Martin Hunter, Associated Press
In this photo taken Friday, July 8, 2011, a building is destroyed in downtown Christchurch, New Zealand.

Seconds make the difference between life and death. The more prepared you are and the more training you receive, the likelihood of surviving a disaster is dramatically increased.

On Tuesday at 7 p.m., KUED airs “Preparing for Disaster: Are You Ready?” Locally produced, the educational program should be required viewing for all Utahns.

Local emergency preparedness officials are interviewed, and each stresses the importance of personal responsibility during a disaster.

First, begin with a plan, viewers are instructed, and then slowly acquire the necessary items you and your family will need when a disaster strikes.

The one-hour documentary begins with a review of the devastation following the Christchurch, New Zealand, earthquake in February 2011, and interviews community members describing the events and explaining how ill-prepared they were. Hurricane Sandy victims are also interviewed, along with a few Utahns who were affected by the Herriman, Utah, fires.

The objective is not to alarm viewers, but encourage them to begin the necessary preparations.

Wednesday is the Great Utah ShakeOut event, sponsored by Be Ready Utah, the Federal Emergency Management Agency and other organizations. Much of the information “Preparing for Disaster” covers can be read on

April is also Earthquake Preparedness Month, and viewers are reminded that 80 percent of Utah’s population lives along the Wasatch Fault, the largest fault of its type in the world. Stretching from Southern Idaho, through Northern Utah, the 240-mile fault is made up of several segments, on average 25 miles long, each of which can independently produce earthquakes as powerful as a local magnitude of 7.5.

“You watch the news and someone says, ‘I never thought it’d happen to me, always someone else.’ Well, that’s what we need to prepare for,” Logan Sisam, emergency services director of the Utah region of the American Red Cross, explains during the program.
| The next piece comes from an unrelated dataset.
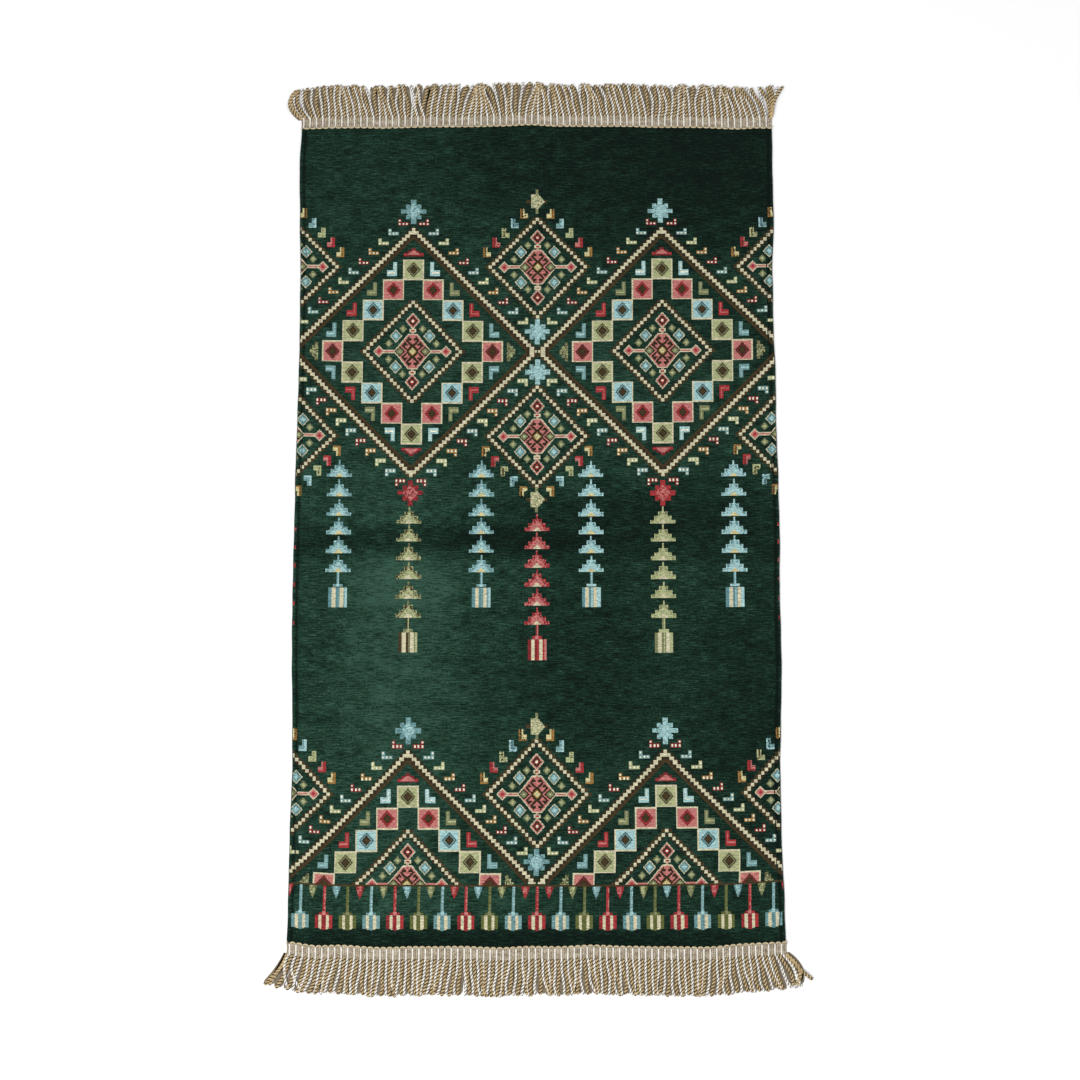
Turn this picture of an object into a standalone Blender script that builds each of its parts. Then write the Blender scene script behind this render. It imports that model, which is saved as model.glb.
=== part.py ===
"""A prayer rug laid flat: a woven cloth with two side hems, and a corded fringe at each end.

The rug lies on z = 0. X runs across it and Y along it, with the head end at +Y, and the origin
is on the floor at the middle of the cloth. All sizes are in metres.
"""

import math
import random
from collections import namedtuple

import bmesh
import bpy

# Driving dimensions of the cloth.
CLOTH_WIDTH = 0.684
CLOTH_HALF_LENGTH = 0.5795
CLOTH_THICKNESS = 0.0022
HEM_WIDTH = 0.0085
HEM_THICKNESS = 0.0030
HEM_STEP = 0.0012
EDGE_ROUNDING = 0.0005
END_BOW = 0.0062
RIPPLE_HEIGHT = 0.00018
RIPPLE_LENGTH = 0.19
RIPPLE_SLANT = 1.9

# Driving dimensions of the two fringes.
PIECE_GAP = 0.0003
TAPE_WIDTH = 0.0140
TAPE_THICKNESS = 0.0024
TAPE_END_INSET = 0.0006
CORD_LENGTH = 0.0530
CORD_UNEVENNESS = 0.0013
GOLD_WIDTH = 0.0036
WHITE_WIDTH = 0.0027
GOLD_HEIGHT = 0.0036
WHITE_HEIGHT = 0.0030
CORD_TOP_SHARE = 0.62
CORD_TIP_SHARE = 0.70
CORD_STEPS = 3
EARLY_LEAN = 0.6
BELLY_COST = 0.4

CLOTH_STATIONS = 37
CLOTH_COLUMNS = (-0.72, -0.36, 0.0, 0.36, 0.72)

# The figured bands are woven tighter than the plain ground and draw the side edges in.
# Each row: how far along the rug, and how far the left and right edges lie inside the full width.
DrawIn = namedtuple("DrawIn", "along left right")
DRAWN_IN = (
    DrawIn(-0.580, 0.0002, 0.0012),
    DrawIn(-0.530, 0.0012, 0.0018),
    DrawIn(-0.450, 0.0014, 0.0042),
    DrawIn(-0.350, 0.0034, 0.0048),
    DrawIn(-0.276, 0.0026, 0.0026),
    DrawIn(-0.200, 0.0003, 0.0001),
    DrawIn(-0.100, -0.0006, 0.0010),
    DrawIn(-0.020, 0.0001, -0.0003),
    DrawIn(0.060, 0.0004, 0.0002),
    DrawIn(0.130, 0.0014, 0.0018),
    DrawIn(0.210, 0.0028, 0.0016),
    DrawIn(0.300, 0.0030, 0.0034),
    DrawIn(0.375, 0.0024, 0.0034),
    DrawIn(0.430, 0.0008, 0.0005),
    DrawIn(0.520, -0.0014, 0.0007),
    DrawIn(0.582, 0.0007, 0.0007),
)

# How the cords lie, one row for each lock, with a pair of rows where two locks part.
# Each row: how far the roots are from the rug's left edge, how far the tips have gone to the
# right of their roots, and how far the middles belly out beside a straight line.
Lock = namedtuple("Lock", "along tip belly")
HEAD_LOCKS = (
    Lock(0.000, -0.0110, -0.0130),
    Lock(0.014, -0.0090, -0.0045),
    Lock(0.034, -0.0030, -0.0010),
    Lock(0.038, 0.0055, -0.0005),
    Lock(0.062, 0.0010, 0.0005),
    Lock(0.087, -0.0040, 0.0005),
    Lock(0.125, -0.0065, 0.0000),
    Lock(0.140, -0.0020, -0.0020),
    Lock(0.155, -0.0045, 0.0010),
    Lock(0.159, 0.0040, 0.0000),
    Lock(0.178, 0.0003, 0.0000),
    Lock(0.183, 0.0085, -0.0010),
    Lock(0.222, 0.0050, 0.0000),
    Lock(0.254, 0.0030, 0.0000),
    Lock(0.276, 0.0000, 0.0005),
    Lock(0.299, -0.0045, 0.0000),
    Lock(0.317, -0.0015, -0.0005),
    Lock(0.322, 0.0065, -0.0005),
    Lock(0.353, 0.0005, 0.0005),
    Lock(0.375, -0.0036, 0.0000),
    Lock(0.392, -0.0020, 0.0000),
    Lock(0.443, -0.0100, 0.0005),
    Lock(0.449, -0.0020, 0.0000),
    Lock(0.482, -0.0082, 0.0000),
    Lock(0.523, -0.0020, 0.0005),
    Lock(0.555, 0.0030, 0.0000),
    Lock(0.605, 0.0010, 0.0000),
    Lock(0.658, -0.0090, 0.0000),
    Lock(0.677, 0.0010, 0.0000),
    Lock(0.684, 0.0150, 0.0000),
)
FOOT_LOCKS = (
    Lock(0.000, -0.0250, 0.0010),
    Lock(0.014, -0.0205, 0.0010),
    Lock(0.026, -0.0150, 0.0010),
    Lock(0.034, -0.0120, -0.0005),
    Lock(0.055, -0.0110, -0.0005),
    Lock(0.100, -0.0070, 0.0000),
    Lock(0.137, 0.0000, 0.0000),
    Lock(0.165, -0.0030, 0.0000),
    Lock(0.215, -0.0070, 0.0000),
    Lock(0.238, -0.0080, 0.0000),
    Lock(0.242, 0.0025, 0.0000),
    Lock(0.268, 0.0015, -0.0005),
    Lock(0.305, -0.0050, 0.0000),
    Lock(0.336, -0.0020, 0.0000),
    Lock(0.350, 0.0065, 0.0000),
    Lock(0.385, 0.0025, 0.0000),
    Lock(0.404, -0.0010, 0.0000),
    Lock(0.410, 0.0075, 0.0000),
    Lock(0.455, 0.0055, 0.0000),
    Lock(0.485, 0.0005, 0.0000),
    Lock(0.545, 0.0020, 0.0000),
    Lock(0.578, -0.0045, 0.0000),
    Lock(0.583, 0.0000, 0.0000),
    Lock(0.640, 0.0085, 0.0000),
    Lock(0.660, 0.0120, 0.0000),
    Lock(0.677, 0.0230, 0.0000),
    Lock(0.684, 0.0400, 0.0010),
)

HEAD_CORDS = 149
FOOT_CORDS = 150

GREEN = (0.020, 0.062, 0.042, 1.0)
GOLD_AND_WHITE = (0.500, 0.410, 0.270, 1.0)
CLOTH_ROUGHNESS = 0.95
TRIM_ROUGHNESS = 0.80


def clear_scene():
    for obj in list(bpy.data.objects):
        bpy.data.objects.remove(obj, do_unlink=True)


def plain_material(name, colour, roughness):
    material = bpy.data.materials.new(name)
    material.use_nodes = True
    shader = material.node_tree.nodes["Principled BSDF"]
    shader.inputs["Base Color"].default_value = colour
    shader.inputs["Roughness"].default_value = roughness
    shader.inputs["Metallic"].default_value = 0.0
    return material


def read_table(rows, along, column, eased=False):
    """The value of one column between the rows on each side, in a straight or an eased run."""
    if along <= rows[0].along:
        return getattr(rows[0], column)
    for low, high in zip(rows, rows[1:]):
        if along <= high.along:
            share = (along - low.along) / (high.along - low.along)
            if eased:
                share = share * share * (3.0 - 2.0 * share)
            start = getattr(low, column)
            return start + (getattr(high, column) - start) * share
    return getattr(rows[-1], column)


def side_edge(along, side):
    """X of the cloth's left (side -1) or right (side +1) edge, at a place along the rug."""
    column = "left" if side < 0 else "right"
    return side * (CLOTH_WIDTH / 2 - read_table(DRAWN_IN, along, column, eased=True))


def end_edge(across, end):
    """Y of the cloth's head (end +1) or foot (end -1) edge; across runs from -1 to +1."""
    return end * (CLOTH_HALF_LENGTH + END_BOW * (1.0 - across * across))


def lay(across, share):
    """The place on the floor of a point of the cloth; share runs from 0, foot, to 1, head."""
    foot = end_edge(across, -1)
    along = foot + (end_edge(across, 1) - foot) * share
    side = -1 if across < 0 else 1
    return abs(across) * side_edge(along, side), along


def ripple(x, y):
    """The slight rise and fall of the face where the cloth has been folded and rolled."""
    turn = 2.0 * math.pi / RIPPLE_LENGTH
    slant = x / RIPPLE_SLANT
    return RIPPLE_HEIGHT * math.sin(turn * (y + slant)) * math.cos(turn * slant)


def add_object(name, mesh_maker, material):
    mesh = bpy.data.meshes.new(name)
    work = bmesh.new()
    mesh_maker(work)
    bmesh.ops.recalc_face_normals(work, faces=work.faces)
    work.to_mesh(mesh)
    work.free()
    mesh.materials.append(material)
    obj = bpy.data.objects.new(name, mesh)
    bpy.context.scene.collection.objects.link(obj)
    return obj


def cloth_section():
    """One cut across the cloth, as (across, inset from the side edge, height above the floor)."""
    hem_foot = HEM_WIDTH + HEM_STEP
    right = [
        (1.0, EDGE_ROUNDING, 0.0),
        (1.0, 0.0, HEM_THICKNESS * 0.5),
        (1.0, EDGE_ROUNDING * 2, HEM_THICKNESS),
        (1.0, HEM_WIDTH, HEM_THICKNESS),
        (1.0, hem_foot, CLOTH_THICKNESS),
    ]
    left = [(-across, inset, height) for across, inset, height in reversed(right)]
    face = [(across, 0.0, CLOTH_THICKNESS) for across in reversed(CLOTH_COLUMNS)]
    return right + face + left


def make_cloth(work):
    rings = []
    for station in range(CLOTH_STATIONS):
        share = station / (CLOTH_STATIONS - 1)
        ring = []
        for across, inset, height in cloth_section():
            x, y = lay(across, share)
            x -= math.copysign(inset, across)
            if height == CLOTH_THICKNESS and inset == 0.0:
                height += ripple(x, y)
            ring.append(work.verts.new((x, y, height)))
        rings.append(ring)
    for ring, following in zip(rings, rings[1:]):
        for place in range(len(ring)):
            beside = (place + 1) % len(ring)
            work.faces.new((ring[place], ring[beside], following[beside], following[place]))
    for ring in (rings[0], rings[-1]):
        work.faces.new(ring)


def cord_path(root_x, root_y, end, locks, length):
    """The points of one cord, from its root in the tape to its tip.

    The tip's lean is taken up in part straight away, and in part further and further out, and a
    cord that leans or bellies reaches less far from the tape.
    """
    along = root_x + CLOTH_WIDTH / 2
    tip = read_table(locks, along, "tip")
    belly = read_table(locks, along, "belly")
    reach = math.sqrt(length * length - tip * tip) - BELLY_COST * abs(belly)
    points = []
    for step in range(CORD_STEPS + 1):
        share = step / CORD_STEPS
        lean = tip * share * (EARLY_LEAN + (1.0 - EARLY_LEAN) * share)
        x = root_x + lean + belly * 4.0 * share * (1.0 - share)
        points.append((x, root_y + end * reach * share))
    return points


def cord_sections(points, width, height):
    """A cord's four corners at each point after its root, lying level on the floor."""
    sections = []
    for step, (x, y) in enumerate(points[1:], start=1):
        at_tip = step == CORD_STEPS
        half = width / 2
        top_half = half * CORD_TOP_SHARE
        top = height * (CORD_TIP_SHARE if at_tip else 1.0)
        low_corners = ((x - half, y, 0.0), (x + half, y, 0.0))
        high_corners = ((x + top_half, y, top), (x - top_half, y, top))
        sections.append(low_corners + high_corners)
    return sections


def make_fringe(work, end, cord_count, first_is_gold, locks, seed):
    """A narrow tape along the cloth's end, with every cord drawn out of its outer side."""
    chance = random.Random(seed)
    usable = CLOTH_WIDTH - 2 * TAPE_END_INSET
    spacing = usable / cord_count
    left_end = -CLOTH_WIDTH / 2 + TAPE_END_INSET

    def cut(x):
        """The tape's corners at one place: inner low, outer low, outer high and inner high."""
        inner = end_edge(2.0 * x / CLOTH_WIDTH, end) + end * PIECE_GAP
        outer = inner + end * TAPE_WIDTH
        places = ((inner, 0.0), (outer, 0.0), (outer, TAPE_THICKNESS), (inner, TAPE_THICKNESS))
        return [work.verts.new((x, y, z)) for y, z in places]

    def join(one, other, with_outer):
        """The tape's faces between two cuts; the outer one is left open where a cord starts."""
        for low, high in ((0, 1), (2, 3), (3, 0)):
            work.faces.new((one[low], one[high], other[high], other[low]))
        if with_outer:
            work.faces.new((one[1], one[2], other[2], other[1]))

    previous = cut(left_end)
    work.faces.new(previous)
    for number in range(cord_count):
        is_gold = (number % 2 == 0) == first_is_gold
        width = GOLD_WIDTH if is_gold else WHITE_WIDTH
        height = GOLD_HEIGHT if is_gold else WHITE_HEIGHT
        root_x = left_end + (number + 0.5) * spacing
        near = cut(root_x - width / 2)
        far = cut(root_x + width / 2)
        join(previous, near, with_outer=True)
        join(near, far, with_outer=False)
        root_y = (near[1].co.y + far[1].co.y) / 2
        length = CORD_LENGTH + chance.uniform(-CORD_UNEVENNESS, CORD_UNEVENNESS)
        ring = [near[1], far[1], far[2], near[2]]
        for section in cord_sections(cord_path(root_x, root_y, end, locks, length), width, height):
            following = [work.verts.new(corner) for corner in section]
            for place in range(4):
                beside = (place + 1) % 4
                work.faces.new((ring[place], ring[beside], following[beside], following[place]))
            ring = following
        work.faces.new(ring)
        previous = far
    last = cut(left_end + usable)
    join(previous, last, with_outer=True)
    work.faces.new(last)


def make_head_fringe(work):
    make_fringe(work, 1, HEAD_CORDS, True, HEAD_LOCKS, seed=11)


def make_foot_fringe(work):
    make_fringe(work, -1, FOOT_CORDS, False, FOOT_LOCKS, seed=23)


clear_scene()
add_object("cloth", make_cloth, plain_material("green_chenille", GREEN, CLOTH_ROUGHNESS))
add_object("head_fringe", make_head_fringe, plain_material("head_trim", GOLD_AND_WHITE, TRIM_ROUGHNESS))
add_object("foot_fringe", make_foot_fringe, plain_material("foot_trim", GOLD_AND_WHITE, TRIM_ROUGHNESS))
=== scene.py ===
import math
import random
from collections import namedtuple

import bpy
import numpy as np
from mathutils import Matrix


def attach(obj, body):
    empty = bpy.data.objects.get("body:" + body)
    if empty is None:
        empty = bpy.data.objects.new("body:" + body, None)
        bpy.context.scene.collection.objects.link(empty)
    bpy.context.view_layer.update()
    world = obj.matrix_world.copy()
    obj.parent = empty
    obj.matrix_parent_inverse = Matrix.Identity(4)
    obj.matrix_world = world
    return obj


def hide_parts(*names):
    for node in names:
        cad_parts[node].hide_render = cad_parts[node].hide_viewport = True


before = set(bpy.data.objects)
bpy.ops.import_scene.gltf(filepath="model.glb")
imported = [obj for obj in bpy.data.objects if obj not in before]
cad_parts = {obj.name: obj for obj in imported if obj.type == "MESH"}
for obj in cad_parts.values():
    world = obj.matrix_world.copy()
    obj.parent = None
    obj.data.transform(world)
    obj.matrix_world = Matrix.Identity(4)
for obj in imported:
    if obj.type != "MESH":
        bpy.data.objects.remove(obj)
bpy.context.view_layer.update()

# ---------------------------------------------------------------------------------------------
# The ground cloth.
# One length of dark green chenille, woven flat, with its two long sides turned under and
# stitched down. It lies on the floor and carries every figure of the pattern in its own weave.

CLOTH_WIDTH = 0.684
CLOTH_HALF_LENGTH = 0.5795
CLOTH_THICKNESS = 0.0022
HEM_WIDTH = 0.0085
HEM_THICKNESS = 0.0030
HEM_STEP = 0.0012
HEM_GROOVE_DEPTH = 0.00045
HEM_GROOVE_WIDTH = 0.0009
HEM_GROOVE_PLACE = 0.0072
EDGE_ROUNDING = 0.0012
EDGE_PUCKER = 0.00035
PUCKER_PLACE = 0.0035
PUCKER_REACH = 0.0034
PUCKER_TURNS = (0.0063, 0.0171)
END_BOW = 0.0062
END_LAP = 0.0020
RIPPLE_HEIGHT = 0.00018
RIPPLE_LENGTH = 0.19
RIPPLE_SLANT = 1.9


def named(kind, rows):
    """A table's plain rows, as named rows."""
    return [kind(*row) for row in rows]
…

Viewers will learn how to create emergency communication plans and are walked through the process of building a 72-hour kit. “As you look at all of the lists that are out there for an emergency kit, I bet everyone already has a lot of those things in their home,” says Margaret Oler of Rocky Mountain Power. “The thing is, they’re probably scattered.”

The one-hour program also includes community efforts to organize and prepare, including a look at the earthquake plan at Salt Lake City’s Madeleine Choir School.

“When a disaster strikes, it is unlikely that emergency responders will be able to immediately address everyone’s needs,” says Joe Prokop, KUED’s “Preparing for Disaster” producer. “So it’s up to you, your family and neighbors to communicate and prepare in advance.”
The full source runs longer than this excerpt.